According to a criminal complaint, Acuna told police that Alves introduced him to another man, Claudio Ordonex, who hired him to watch Portugal inside the warehouse for $800 per week. Acuna and Alves allegedly watched Portugal during the day and Moncayo watched him during the night.
Alves told police he was later introduced to a man named Claudio, aka “Doctor,” who agreed to help kidnap Portugal, bring him to the warehouse and keep him there until they received ransom money. Alves said Claudio said he would pay him $5,000 to watch over Portugal in the warehouse.
Alves told police he met Moncayo at the intersection of 88th Street and Roosevelt Avenue on the day of the kidnapping and that Moncayo and Acuna jumped out of the SUV, grabbed Portugal and shoved him into the vehicle.

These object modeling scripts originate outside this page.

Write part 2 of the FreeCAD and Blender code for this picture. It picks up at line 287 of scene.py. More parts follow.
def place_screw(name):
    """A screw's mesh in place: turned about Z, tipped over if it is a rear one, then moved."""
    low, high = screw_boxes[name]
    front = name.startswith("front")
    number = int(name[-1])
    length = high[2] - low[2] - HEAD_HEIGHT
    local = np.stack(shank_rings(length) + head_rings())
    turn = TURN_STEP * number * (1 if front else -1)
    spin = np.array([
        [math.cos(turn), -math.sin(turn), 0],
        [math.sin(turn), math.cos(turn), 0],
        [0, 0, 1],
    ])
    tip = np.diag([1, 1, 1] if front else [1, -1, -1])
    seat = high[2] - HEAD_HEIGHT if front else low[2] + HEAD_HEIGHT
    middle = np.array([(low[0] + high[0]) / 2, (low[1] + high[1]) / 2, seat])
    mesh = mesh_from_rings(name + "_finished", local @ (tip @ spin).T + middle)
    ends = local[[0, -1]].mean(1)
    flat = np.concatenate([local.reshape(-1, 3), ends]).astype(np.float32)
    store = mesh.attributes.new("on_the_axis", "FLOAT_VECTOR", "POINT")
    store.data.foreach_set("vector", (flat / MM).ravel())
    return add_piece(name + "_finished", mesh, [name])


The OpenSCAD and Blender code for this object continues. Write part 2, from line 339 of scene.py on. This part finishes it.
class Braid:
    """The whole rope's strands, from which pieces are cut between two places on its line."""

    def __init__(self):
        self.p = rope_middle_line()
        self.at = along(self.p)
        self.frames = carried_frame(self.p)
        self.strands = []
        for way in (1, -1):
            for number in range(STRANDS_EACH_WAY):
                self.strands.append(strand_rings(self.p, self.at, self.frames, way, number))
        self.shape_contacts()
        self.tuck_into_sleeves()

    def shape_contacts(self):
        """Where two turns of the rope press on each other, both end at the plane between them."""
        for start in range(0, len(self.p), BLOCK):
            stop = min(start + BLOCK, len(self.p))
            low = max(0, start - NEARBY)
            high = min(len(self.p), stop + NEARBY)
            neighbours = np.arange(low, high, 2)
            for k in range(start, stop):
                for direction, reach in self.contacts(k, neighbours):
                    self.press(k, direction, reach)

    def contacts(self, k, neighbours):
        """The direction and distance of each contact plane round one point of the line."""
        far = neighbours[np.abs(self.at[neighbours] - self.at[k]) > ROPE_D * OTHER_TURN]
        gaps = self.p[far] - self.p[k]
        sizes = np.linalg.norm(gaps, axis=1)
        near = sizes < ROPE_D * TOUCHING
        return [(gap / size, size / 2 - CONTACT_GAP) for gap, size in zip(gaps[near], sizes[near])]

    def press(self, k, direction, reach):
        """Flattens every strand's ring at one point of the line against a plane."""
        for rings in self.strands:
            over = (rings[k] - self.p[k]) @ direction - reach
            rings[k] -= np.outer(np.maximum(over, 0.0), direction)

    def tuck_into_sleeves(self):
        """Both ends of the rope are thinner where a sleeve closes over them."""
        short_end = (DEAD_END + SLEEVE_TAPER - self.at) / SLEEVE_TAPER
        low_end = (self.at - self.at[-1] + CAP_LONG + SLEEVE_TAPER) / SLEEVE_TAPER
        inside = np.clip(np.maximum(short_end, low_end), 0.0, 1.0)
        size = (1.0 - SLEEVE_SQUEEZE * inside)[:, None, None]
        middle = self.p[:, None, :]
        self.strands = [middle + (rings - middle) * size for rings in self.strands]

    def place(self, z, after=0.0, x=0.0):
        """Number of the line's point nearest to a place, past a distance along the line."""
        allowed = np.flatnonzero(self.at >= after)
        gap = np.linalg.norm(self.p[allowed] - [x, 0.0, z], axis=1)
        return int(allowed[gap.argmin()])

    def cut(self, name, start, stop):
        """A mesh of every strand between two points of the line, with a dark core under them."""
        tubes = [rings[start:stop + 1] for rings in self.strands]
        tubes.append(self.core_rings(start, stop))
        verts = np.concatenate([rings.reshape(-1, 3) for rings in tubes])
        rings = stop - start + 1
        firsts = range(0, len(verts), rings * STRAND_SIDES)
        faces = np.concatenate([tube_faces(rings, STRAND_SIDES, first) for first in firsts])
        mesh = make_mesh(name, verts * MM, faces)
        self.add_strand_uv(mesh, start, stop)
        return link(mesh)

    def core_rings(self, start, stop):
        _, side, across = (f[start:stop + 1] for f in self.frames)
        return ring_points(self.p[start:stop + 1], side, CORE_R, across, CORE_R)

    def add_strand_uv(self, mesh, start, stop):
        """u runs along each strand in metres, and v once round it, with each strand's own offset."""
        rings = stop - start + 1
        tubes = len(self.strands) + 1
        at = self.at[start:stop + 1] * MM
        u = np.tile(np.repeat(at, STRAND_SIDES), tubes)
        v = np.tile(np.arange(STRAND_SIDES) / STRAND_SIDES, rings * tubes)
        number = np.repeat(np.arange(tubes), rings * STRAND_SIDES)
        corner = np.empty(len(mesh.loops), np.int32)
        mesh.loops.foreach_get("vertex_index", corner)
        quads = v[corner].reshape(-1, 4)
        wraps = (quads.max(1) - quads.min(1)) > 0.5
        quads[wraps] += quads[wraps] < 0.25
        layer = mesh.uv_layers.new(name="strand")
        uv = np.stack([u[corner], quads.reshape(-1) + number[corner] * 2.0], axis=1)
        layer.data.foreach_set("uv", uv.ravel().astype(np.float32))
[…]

It was not immediately clear why Portugal, a married father of six was the target of the kidnappers. Police sources said Portugal owned an accounting business on Roosevelt Avenue, and his family in Ecuador owned property and several businesses at the time of the abduction, but they were not extremely wealthy.
“This was a terrifying ordeal for the victim,” Brown said. “This businessman was forcibly abducted from the streets of Queens County and held against his will in a vacant warehouse for 32 days. The victim’s fingers were burned with acid, he was struck so hard in the mouth that several teeth were knocked out – and even after being rescued he deeply traumatized,” Brown said. “The sentence imposed was more than warranted.”